Países pequeños, masacres grandes
Gaël Faye tiene muchas vidas. Antes de ganar el premio Goncourt des Lycéens con su novela Pequeño País (traducida en la Argentina por Salamandra) y vender más de 700 mil ejemplares, era rapero. Y antes era financista y trabajaba como inversor en un fondo financiero en Londres. Y antes de todo eso, fue un niño de 11 años que escapó de Ruanda en medio de la masacre de 1994.
En mayo de 2019, el escritor y músico visitó la Argentina para participar de la 45ª Feria del Libro de Buenos Aires, pero días antes, desde su casa en Kigali, Ruanda, recordó con Clarín Cultura la génesis de ese libro: “La primera versión de Pequeño país ni siquiera mencionaba la guerra y el genocidio por la sencilla razón de que lo que me interesaba era el paraíso perdido de la infancia, que es una experiencia universal que no necesita un contexto excepcional”, rememoró.
Pero entonces, en 2015, una serie de atentados terroristas le mostraron que las masacres no tienen fronteras: “Mis amigos parisinos nunca antes habían visto una escena de violencia de este nivel. Nuestras conversaciones empezaron a cambiar, el miedo entró en nuestra vida diaria, y me sentí impotente ante el peligro. Todo me devolvió al Burundi de 20 años antes. Francia se había convertido en un callejón sin salida, un lugar donde te sentías protegido del mundo exterior, que se transforma de repente en una ratonera, en una trampa”, agregó.
Pequeño país es una novela casi de iniciación: Gabriel, el protagonista, se divierte con sus amigos haciendo travesuras.

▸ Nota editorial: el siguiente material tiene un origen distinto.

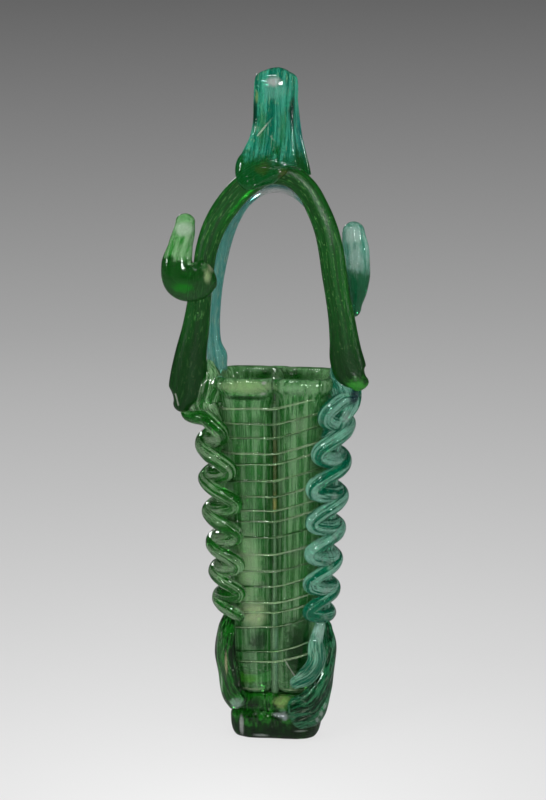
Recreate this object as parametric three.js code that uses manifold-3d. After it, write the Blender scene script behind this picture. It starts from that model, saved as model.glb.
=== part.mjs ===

Sin embargo, el ambiente no es festivo sino tenebroso porque todo está manchado por la violencia política, que a esos ojos infantiles, les pasa desapercibida: “Me interesaba de la voz y la mirada de un niño que todavía no están condicionadas por el racismo de la sociedad y las ideas recibidas. El protagonista, Gabriel, se mueve al mismo ritmo que el lector, como un testigo que se interroga a sí mismo”, explicó el autor.
Tras el genocidio, Gaël Faye regresó a Burundi: “Volví allí regularmente para visitar a mi padre, pasé mis vacaciones en un país en guerra como lo había conocido y esperé que la paz volviera al país que había conocido. Pero el país que conocí nunca regresó y nunca regresará, por eso hago que mi personaje diga: ‘No estoy exiliado de mi país, estoy exiliado de mi infancia, que es mucho más cruel’».